Millions of Americans are skipping their credit-card payments as the coronavirus pandemic puts them out of work. Banks and other lenders that for years relied on heavy consumer spending to create big profits are preparing to struggle alongside their customers.
As the economy spirals, credit-card payments are one of the first places where the effects will show up. They are often the first loans people stop paying when money is tight. They are usually unsecured, which means lenders have little recourse if a borrower stops paying.
Many large card issuers, including Capital One, Discover Financial Services and Synchrony Financial, are letting borrowers pause their credit-card payments for a month or longer. Some are lowering or waiving late fees and interest charges, or even forgiving portions of customers’ balances.
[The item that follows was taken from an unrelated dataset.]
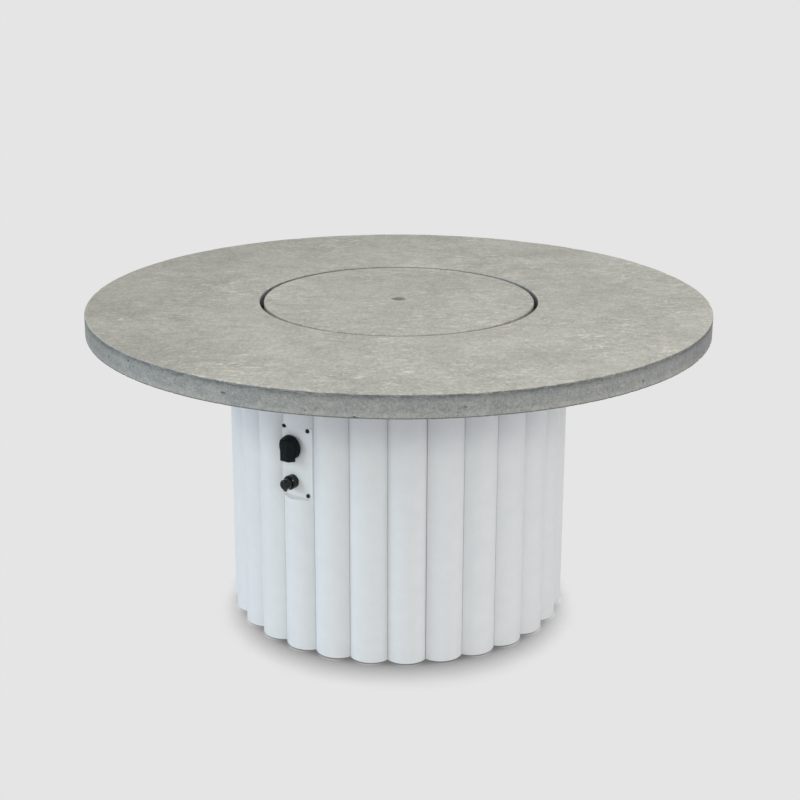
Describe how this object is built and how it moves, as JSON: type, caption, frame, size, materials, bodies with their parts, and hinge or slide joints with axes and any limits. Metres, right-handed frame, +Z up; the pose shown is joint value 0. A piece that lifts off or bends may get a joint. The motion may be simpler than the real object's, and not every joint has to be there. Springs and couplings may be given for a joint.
{
  "type": "fire pit table",
  "caption": "Round fire pit table: thick concrete top with a lift-off burner cover on a fluted round pedestal, with a small control plate carrying a gas knob and a push-button ignitor.",
  "frame": {"origin": "on the floor, on the axis of the round table", "axes": "+Z up; the control plate faces -Y and the access door faces +Y"},
  "size_m": [1.219, 1.2192, 0.6223],
  "materials": {
    "concrete": "cast concrete, fine trowelled face, sealed matt",
    "white_paint": "smooth white powder coat, satin",
    "galvanised": "galvanised sheet steel",
    "zinc": "zinc plated",
    "stainless": "stainless steel, brushed",
    "black_plastic": "fine textured black",
    "black_screw": "black oxide",
    "brass": "machined brass",
    "aluminium": "drawn tube and die-cast metal",
    "copper": "drawn copper",
    "ceramic": "unglazed white",
    "lava": "rough lava rock",
    "rubber": "black rubber",
    "silicone": "black high voltage lead",
    "spring_steel": "spring steel"
  },
  "bodies": {
    "pedestal": {"concrete_top": "concrete", "top_ring": "galvanised", "top_bolts": "zinc", "floor_plate": "galvanised", "floor_glides": "black_plastic", "tank_ring": "galvanised", "post_front_left": "galvanised", "post_front_right": "galvanised", "post_rear_left": "galvanised", "post_rear_right": "galvanised", "panel_rivets": "zinc", "front_panel": "white_paint", "left_panel": "white_paint", "right_panel": "white_paint", "control_plate": "white_paint", "plate_screws": "black_screw", "valve_screws": "zinc", "valve_body": "brass", "ignitor_body": "black_plastic", "ignitor_bezel": "black_plastic", "ignitor_spring": "spring_steel", "pan_wall": "stainless", "pan_floor": "stainless", "pan_screws": "stainless", "burner_ring": "stainless", "lava_bed": "lava", "electrode_bracket": "stainless", "spark_electrode": "ceramic", "thermocouple": "copper", "burner_elbow": "brass", "air_mixer": "aluminium", "orifice_fitting": "brass", "gas_tube": "aluminium", "ignition_lead": "silicone", "thermocouple_lead": "copper", "heat_shield": "galvanised", "shield_rods": "zinc", "hinge_fixed_leaves": "zinc", "hinge_pins": "zinc", "door_catch": "black_plastic"},
    "cover": {"burner_cover": "concrete", "cover_pads": "rubber"},
    "door": {"access_door": "white_paint", "hinge_door_leaves": "zinc", "catch_strike": "zinc", "door_pull": "black_plastic", "pull_screw": "zinc"},
    "plug": {"valve_plug": "brass", "valve_spring": "spring_steel"},
    "knob": {"control_knob": "black_plastic", "valve_stem": "brass", "knob_set_screw": "zinc"},
    "button": {"ignitor_button": "black_plastic"}
  },
  "joints": [
    {"name": "cover_lift", "type": "slide", "parent": "pedestal", "child": "cover", "axis": [0, 0, 1], "range_m": [0, 0.3]},
    {"name": "door_swing", "type": "hinge", "parent": "pedestal", "child": "door", "pos_m": [0.22978, 0.2319, 0.29], "axis": [0, 0, -1], "range_deg": [0, 100]},
    {"name": "knob_turn", "type": "hinge", "parent": "pedestal", "child": "plug", "pos_m": [-0.011, -0.2916, 0.4052], "axis": [0, -1, 0], "range_deg": [0, 180]},
    {"name": "knob_push", "type": "slide", "parent": "plug", "child": "knob", "axis": [0, 1, 0], "range_m": [0, 0.003], "stiffness_N_per_m": 1500, "springref_m": -0.002, "deforming": ["valve_spring"]},
    {"name": "ignitor_push", "type": "slide", "parent": "pedestal", "child": "button", "axis": [0, 1, 0], "range_m": [0, 0.006], "stiffness_N_per_m": 800, "springref_m": -0.003, "deforming": ["ignitor_spring"]}
  ]
}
Those suspensions will allow some borrowers to stay afloat, but only temporarily. Companies and analysts expect delinquencies and charge-offs to soar later this year. Banks and other lenders can only shoulder the unpaid loans for so long before they face a reckoning too. (source)
This is just the beginning of the debt crisis. It is going to destroy the credit of many Americans and worsen the already dire financial situation.
Keep an eye on this because this could lead to exposing the housing, auto, and student loan debts that when revealed will crush the economy, or what is rather left of it.